Forget the lingering hopes that online advertising would remain a beacon of stability in this economy. In recent weeks major Web publishers, from Yahoo! (YHOO) to New York Times Co. (NYT) , have reported that revenues from their mainstay pictorial display ads are down. The poor economy isn't their only problem either. It's simply speeding up a shift in online advertising that's challenging the Net's leading destinations like never before.
The chief culprits: middlemen called advertising networks. They serve as brokers between advertisers and Web publishers, connecting sites that want to sell ad space with advertisers and agencies that want to reach potential customers. The networks stitch together ad space from many small Web sites as well as from the less visited pages of large sites that otherwise go unsold. Through the networks, advertisers can reach audiences comparable in size to those at the largest Web sites. And they often do so at a fraction of the cost of ads on major sites' most prominent pages. As a result, the networks, which range from publicly held ValueClick and Time Warner's (TWX) Advertising.com to hundreds of obscure outfits, are grabbing a greater share of online advertising dollars.

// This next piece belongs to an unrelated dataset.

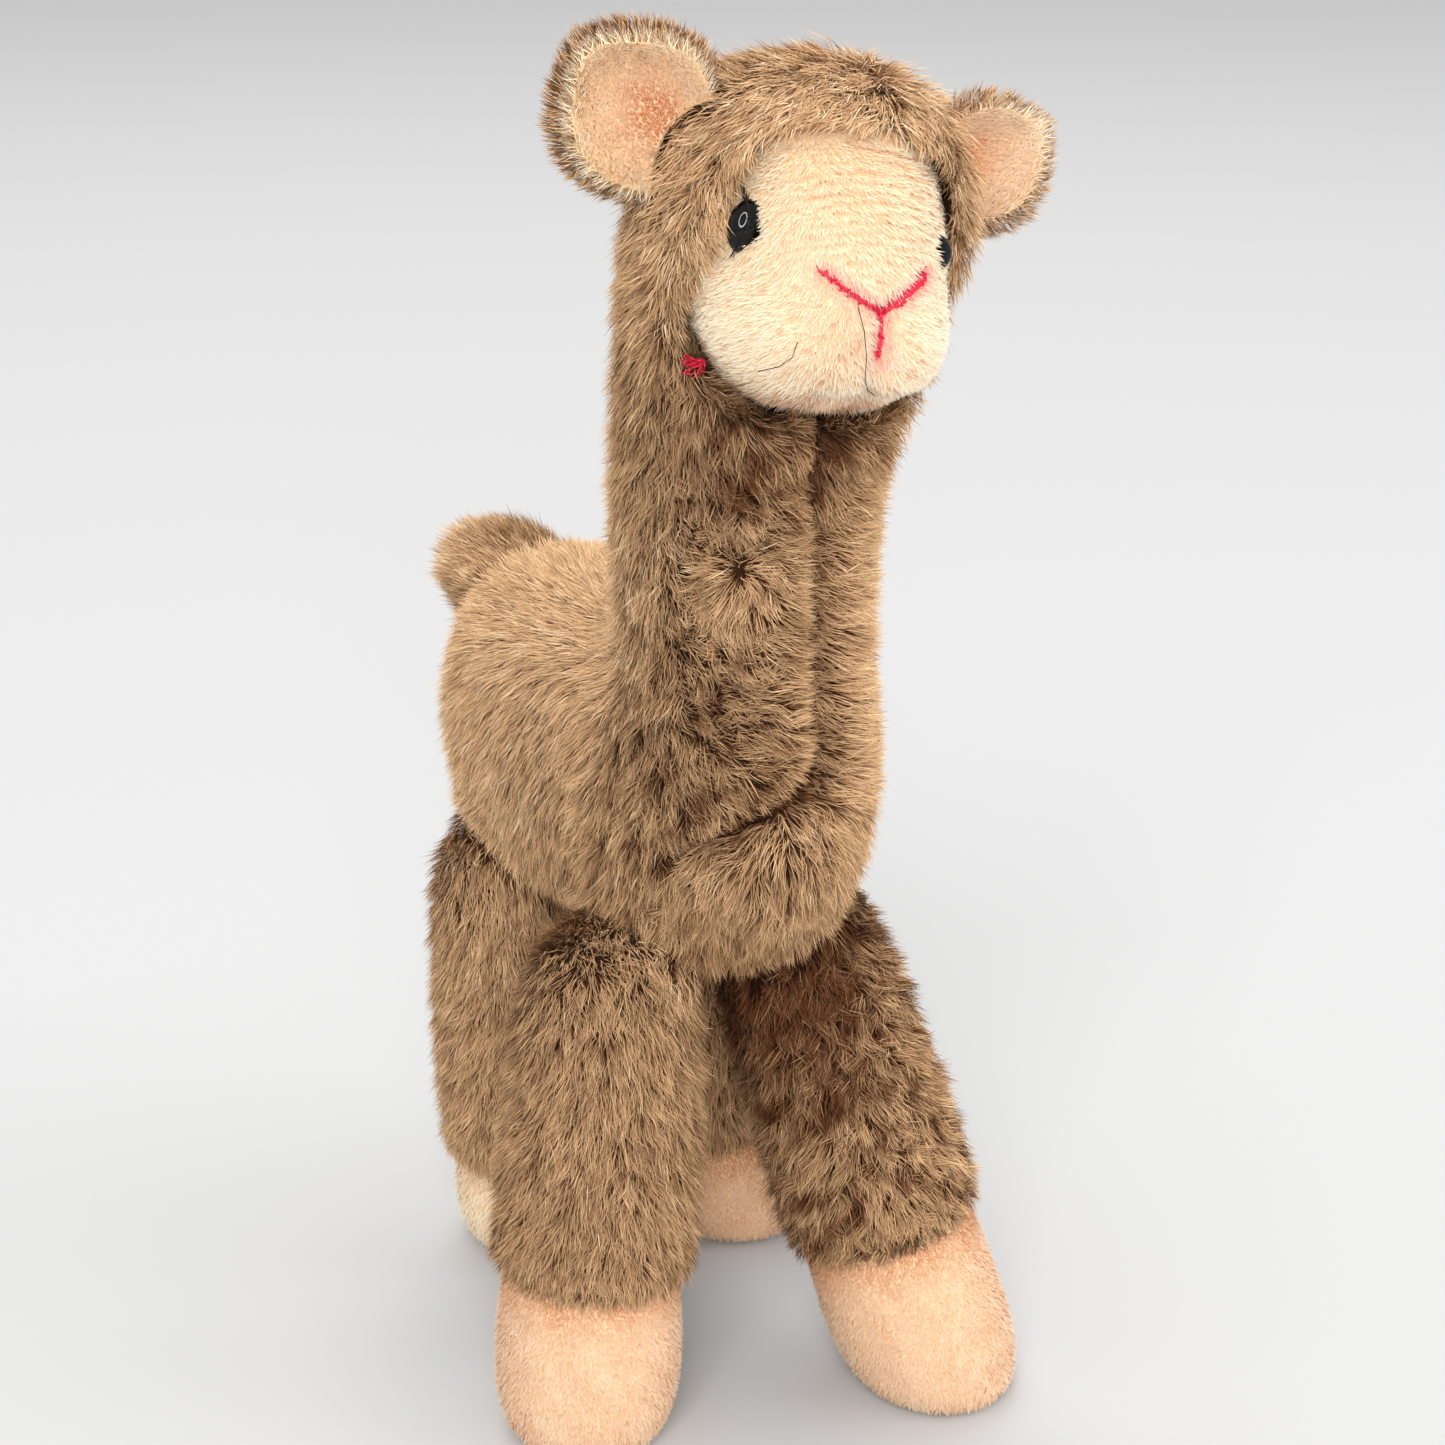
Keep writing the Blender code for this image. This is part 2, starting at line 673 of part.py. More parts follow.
def thread_run(name, points, radius, group):
    # One stitched line as a round cord with closed ends, turned into a mesh
    curve = bpy.data.curves.new(name, "CURVE")
    curve.dimensions = "3D"
    curve.bevel_depth = radius
    curve.bevel_resolution = 1
    curve.use_fill_caps = True
    spline = curve.splines.new("POLY")
    spline.points.add(len(points) - 1)
    for target, point in zip(spline.points, points):
        target.co = (*point, 1.0)
    cord = bpy.data.objects.new(name, curve)
    group.objects.link(cord)
    bpy.context.view_layer.update()
    graph = bpy.context.evaluated_depsgraph_get()
    mesh = bpy.data.meshes.new_from_object(cord.evaluated_get(graph))
    bpy.data.objects.remove(cord, do_unlink=True)
    shape = bmesh.new()
    shape.from_mesh(mesh)
    bmesh.ops.remove_doubles(shape, verts=shape.verts, dist=0.00001)
    bmesh.ops.recalc_face_normals(shape, faces=shape.faces)
    shape.to_mesh(mesh)
    shape.free()
    return mesh


def make_stitch(name, runs, radius, material, groups, parent):
    # Crossing lines of thread, joined into one piece
    parts, cutters = groups
    meshes = [thread_run(name + "_run", run, radius, cutters) for run in runs]
    stitch = add_part(name, meshes[0], material, parts, parent)
    stitch.matrix_basis = head_frame()
    for mesh in meshes[1:]:
        run = bpy.data.objects.new(name + "_crossing", mesh)
        run.parent = parent
        run.matrix_basis = head_frame()
        cutters.objects.link(run)
        hide_cutter(run)
        join = stitch.modifiers.new("join", "BOOLEAN")
        join.operation = "UNION"
        join.solver = "EXACT"
        join.object = run
    return stitch


def centre_on_footprint(root, parts):
    # Put the origin on the floor under the middle of the part's own box
    graph = bpy.context.evaluated_depsgraph_get()
    low = [math.inf] * 2
    high = [-math.inf] * 2
    for part in parts.objects:
        shape = part.evaluated_get(graph)
        mesh = shape.to_mesh()
        for vertex in mesh.vertices:
            place = shape.matrix_world @ vertex.co
            for axis in range(2):
                low[axis] = min(low[axis], place[axis])
                high[axis] = max(high[axis], place[axis])
        shape.to_mesh_clear()
    root.location = (-(low[0] + high[0]) / 2, -(low[1] + high[1]) / 2, 0.0)


def main():
    clear_scene()
    parts = new_collection("plush_llama")
    cutters = new_collection("cutters")
    groups = (parts, cutters)
    root = bpy.data.objects.new("llama_stand", None)
    bpy.context.scene.collection.objects.link(root)
    materials = {
        "brown": make_material("brown_plush", BROWN, 0.95),
        "cream": make_material("cream_velour", CREAM, 0.9),
        "black": make_material("eye_plastic", BLACK, 0.12),
        "clear": make_material("washer_plastic", CLEAR_PLASTIC, 0.4),
        "pink": make_material("pink_thread", PINK, 0.6),
    }
    body = make_body(materials["brown"], parts, root)
    face = make_face(materials["cream"], parts, root)
    bpy.context.view_layer.update()
    face_surface = surface_of(face)
    body_surface = surface_of(body)
    body_seat = inflated_copy(body, cutters, root)
    face_seat = inflated_copy(face, cutters, root)
    cut(body, make_patch_cutter(cutters, root))
    cut(body, face_seat)
    for side, label in ((-1, "right"), (1, "left")):
        make_eye(side, label, eye_frame(face_surface, side), face, materials, groups, root)
        make_ear(side, label, body_seat, materials, groups, root)
    floor = make_floor_cutter(cutters, root)
    for label in LEGS:
        make_leg(label, body_seat, floor, materials, groups, root)
    make_tail(body_seat, materials["brown"], groups, root)
    make_stitch("nose_stitch", nose_points(face_surface), NOSE_THREAD, materials["pink"], groups, root)
    make_stitch("cheek_stitch", tuft_points(body_surface), TUFT_THREAD, materials["pink"], groups, root)
    bpy.context.view_layer.update()
    centre_on_footprint(root, parts)


main()
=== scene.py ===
import json
import math
import bpy
import numpy as np
from mathutils import Matrix, Vector
from mathutils.bvhtree import BVHTree
from mathutils.kdtree import KDTree

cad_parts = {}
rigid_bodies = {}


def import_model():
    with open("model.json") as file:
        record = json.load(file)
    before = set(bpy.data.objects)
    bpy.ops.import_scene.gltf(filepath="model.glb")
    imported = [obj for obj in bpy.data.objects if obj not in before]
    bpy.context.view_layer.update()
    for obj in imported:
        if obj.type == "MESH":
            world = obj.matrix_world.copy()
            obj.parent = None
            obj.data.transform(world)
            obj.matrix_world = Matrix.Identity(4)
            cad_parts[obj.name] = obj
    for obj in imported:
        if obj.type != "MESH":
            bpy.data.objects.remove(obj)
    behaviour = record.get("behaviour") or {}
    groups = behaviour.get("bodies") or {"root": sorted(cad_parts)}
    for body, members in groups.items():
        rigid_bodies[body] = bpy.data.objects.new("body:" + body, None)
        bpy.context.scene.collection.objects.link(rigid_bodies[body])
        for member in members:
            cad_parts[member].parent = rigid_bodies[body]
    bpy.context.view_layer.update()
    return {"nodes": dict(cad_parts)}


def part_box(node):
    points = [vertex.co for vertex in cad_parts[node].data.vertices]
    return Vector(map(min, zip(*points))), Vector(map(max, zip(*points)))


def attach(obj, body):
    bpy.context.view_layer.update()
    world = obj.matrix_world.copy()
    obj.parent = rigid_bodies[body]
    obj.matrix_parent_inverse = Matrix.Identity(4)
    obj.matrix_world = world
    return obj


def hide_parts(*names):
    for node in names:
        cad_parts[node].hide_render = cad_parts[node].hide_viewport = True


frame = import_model()
nodes = frame["nodes"]
print("frame loaded, nodes:", len(nodes))


def row(*values):
    return np.array(values)


def columns(*parts):
    # one row for each point; a plain number stands for all of them
    return np.stack(np.broadcast_arrays(*parts), axis=1)


# Lengths below are in millimetres. The pattern's origin is on the floor, between the
# flanks and in line with the front of the shoulders
mm = 0.001
pattern = {"bodyLeft": -34.48, "bodyFront": -26.88}
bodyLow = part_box("body")[0]
patternOrigin = row(bodyLow.x / mm - pattern["bodyLeft"], bodyLow.y / mm - pattern["bodyFront"], 0.0)


def unit(rows):
    return rows / np.maximum(np.linalg.norm(rows, axis=-1, keepdims=True), 1e-9)


def flatten(rows, normals):
    # the part of each direction that lies in the cloth
    return unit(rows - normals * (rows * normals).sum(axis=1)[:, None])


def ease(value, low, high):
    share = np.clip((value - low) / (high - low), 0.0, 1.0)
    return share * share * (3.0 - 2.0 * share)


def band(value, low, full, fade, high):
    # 1 from full to fade, and 0 below low and above high
    return ease(value, low, full) * (1 - ease(value, fade, high))


def bell(value, reach):
    return np.exp(-(value / reach) ** 2)


def mix(first, second, share):
    return first * (1 - share[:, None]) + second * share[:, None]


def ripple(points, size, seed):
    # smooth, shapeless waves of about that size, from -1 to 1
    rng = np.random.default_rng(seed)
    total = np.zeros(len(points))
    for _ in range(9):
        way = unit(rng.normal(size=3))
        pace = 2 * math.pi / (size * rng.uniform(0.7, 1.6))
        total += np.sin(points @ way * pace + rng.uniform(0, 6.28))
    return np.clip(total / 4.0, -1.0, 1.0)


def turns(*steps):
    # one rotation from (degrees, axis) steps
    total = Matrix.Identity(3)
    for degrees, axis in steps:
        total = total @ Matrix.Rotation(math.radians(degrees), 3, axis)
    return np.array(total)


head = {"centre": row(7.0, 2.5, 269.0), "turn": -10.0, "tilt": 8.0}
headSpin = turns((head["turn"], "Z"), (head["tilt"], "Y"))
headCentre = head["centre"] + patternOrigin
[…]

Ad networks aren't new, but in a rough economy in which every dollar counts, advertisers are flocking to them. Several industry sources estimate that, out of the $8 billion advertisers spent on display ads last year, 70% went directly to Web sites and 30% to ad networks. This year, based on spending shifts in the past month or so, they project the mix could move to 50-50.
The cost savings for advertisers can be enormous. ESPN, for instance, might charge $40 to reach 1,000 people online who are interested in sports, but an ad network could reach a similar audience for less. In many cases advertisers don't pay networks unless someone clicks on the ad, giving them an effective rate of as little as $2 per 1,000 people. The networks also deal with hundreds of Web sites, so they can deliver large numbers of specific audiences that most individual Web sites can't. Finally, some networks use tracking technologies to target highly valued groups such as gadget hounds or enthusiastic home cooks, so they can send relevant ads to those people no matter what Web site they're visiting. "Moving from site-targeting to people-targeting is the central dynamic of the industry," says Matt Spiegel, chief executive officer of ad giant Omnicom Media's (OMC) digital group.

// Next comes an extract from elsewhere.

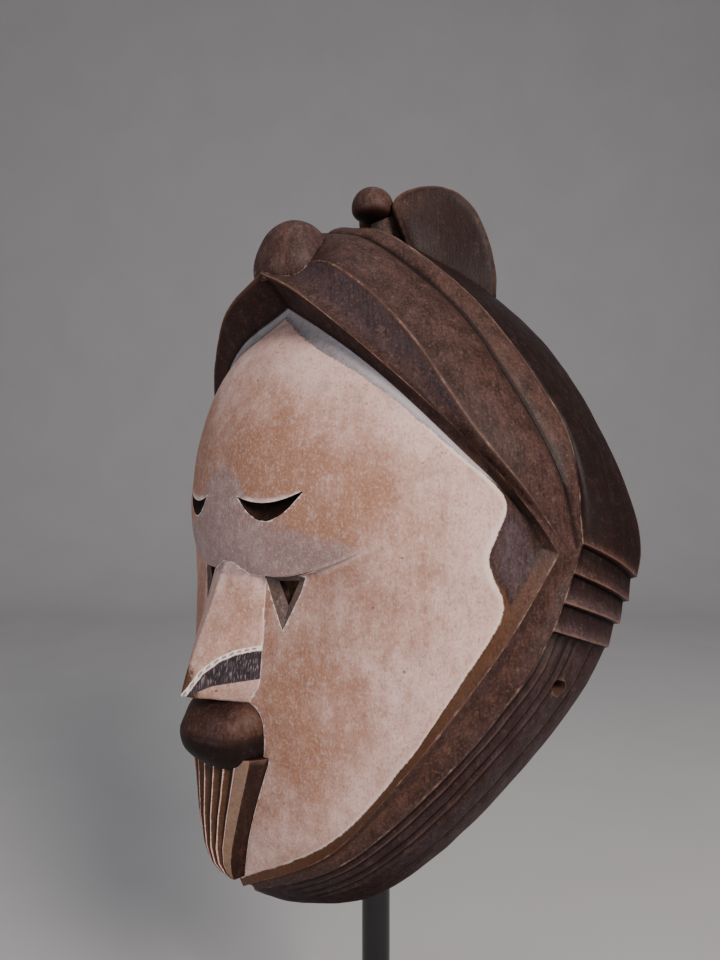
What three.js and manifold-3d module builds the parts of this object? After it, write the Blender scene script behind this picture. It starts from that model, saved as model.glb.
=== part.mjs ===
// A carved wooden face mask with a banded headdress, a crest and a fluted jaw band, on a steel stand.
// Millimetres. +x is the mask's left, -y is the way the face looks, +z is up.
// The origin is on the underside of the stand's base, under the axis of its rod.
import * as THREE from "three";
import { ConvexGeometry } from "three/addons/geometries/ConvexGeometry.js";
import { mergeVertices } from "three/addons/utils/BufferGeometryUtils.js";
import Module from "manifold-3d";

const wasm = await Module();
wasm.setup();

// Driving dimensions of the mask. Heights of the mask are counted from its lowest point, at the chin.
const RIM_HEIGHT = 260;
const RIM_HALF_WIDTH = 101;
const RIM_WIDEST_Z = 137;
const RIM_BACK_Y = 39;
const CHIN_BACK_Y = -35;
const RIM_SLANT_TOP_Z = 150;
const RIM_UPPER_ROUNDNESS = 1.5;
const RIM_LOWER_ROUNDNESS = 1.75;
const RIM_THICKNESS = 8.5;

// Driving dimensions of the stand.
const BASE_SIZE = [150, 140, 12];
const BASE_CORNER = 6;
const BASE_BEVEL = 1;
const MASK_GAP = 110;
const ROD_DIAMETER = 12;
const ROD_TOP_Z = 252.5;
const STRUT_DIAMETER = 8;
const STRUT_Z = 40;
const STRUT_END_Y = -57;
const CLEARANCE = 0.3;
const MASK_Z = BASE_SIZE[2] + MASK_GAP;

// Lines that the mask's form hangs on, each through one point on each of eleven sections.
// Section 0 is the midline above the face, 5 is at the ear and 10 is the midline under the chin.
// The midlines of the front and of the hollow are (y, z), and the others (x, y, z) on the left side.
const EAR = 5;
const CHIN = 10;
const FRONT = [[-47, 228], [-58.5, 215], [-66, 202], [-72.5, 184], [-75, 167], [-75.5, 146],
  [-74.3, 126], [-73, 103], [-72, 76], [-71, 42], [-67, 16.5]];
const HOLLOW = [[39, 251.5], [10, 255], [-24, 243], [-50, 213], [-62, 178], [-65, 146],
  [-64.5, 120], [-63.5, 92], [-62, 64], [-57, 35], [-34.6, 8.5]];
const FACE_EDGE = [[0, -47, 228], [27, -54, 213], [52, -47.5, 197.5], [74, -32.5, 175.5],
  [86, -19.8, 158.5], [84.7, -26, 139.4], [87, -22.5, 122], [79.2, -33.5, 100], [65, -46.3, 71.5],
  [42, -58, 42.5], [0, -67, 16.5]];
const WALL_FOOT = [[0, -45, 231.5], [28, -50.5, 218.5], [54.5, -44, 199], [77, -29.5, 173.5],
  [87.3, -14.8, 156.2], [91.5, -8, 143], [88, -21.5, 121], [80, -33.6, 99], [65.5, -47, 70.8],
  [42.5, -58.6, 41.8], [0, -67, 15.6]];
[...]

Ad networks do have their limitations. Many won't tell advertisers precisely where their ads are appearing, because the Web sites they work with want to avoid driving down the rates of their main pages. And some of the ads show up on pages where most people are not in clicking or buying mode, such as social networking and Web e-mail sites. Still, the trade-off is worthwhile to many advertisers. "You're kind of spraying and praying," says Wenda Harris Millard, co-CEO and president of media at Martha Stewart Living Omnimedia (MSO). "But ad networks are cheap."
In essence, the networks offer a way for Web publishers to get ads onto more of their pages even as the number of those pages keeps growing. It's similar to the way outlet malls sprung up in the past two decades to help retailers deal with excess inventory, noted Randall Rothenberg, president and CEO of the trade group Interactive Advertising Bureau. But the lower ad network rates are hurting many popular Web sites that had been able to charge high display ad rates based on their sizable audiences. Experts say display ad rates on premium sites are down about 20% so far this year.
A FEW BOYCOTTS
Some ad networks are suffering too. Competition among the 300-plus networks has intensified with the economic downturn, and their ad rates have fallen by as much as 50%. Jennie Baird has seen the decline firsthand. The entrepreneur had been hoping that revenues from two ad networks would support her nine-month-old Baby Name Wizard site, which helps parents choose names. But with ad rates on women's sites down from as high as $20 per 1,000 views in 2008 to $12 at best now, she can't even afford to take a salary.
Mainstream media companies are wrestling with strategies to deal with the rise of ad networks. Some are rebelling against them, worried that they're turning ad slots into commodities—"pork bellies," as Martha Stewart's Millard put it last year. A few media companies, such as ESPN and Turner Broadcasting System, have stopped using most networks. But there's no large-scale boycott so far.
Instead, some companies, such as Yahoo and Martha Stewart Living, are starting their own networks. They hope to offer ad space on both their own and similar sites to attract bigger buys from advertisers. "We can buy for marketers all across the Web," says Joanne Bradford, Yahoo's senior vice-president for U.S. revenue and market development. Nobody knows if this new model for online media will work. But the economy is hastening the demise of the old one.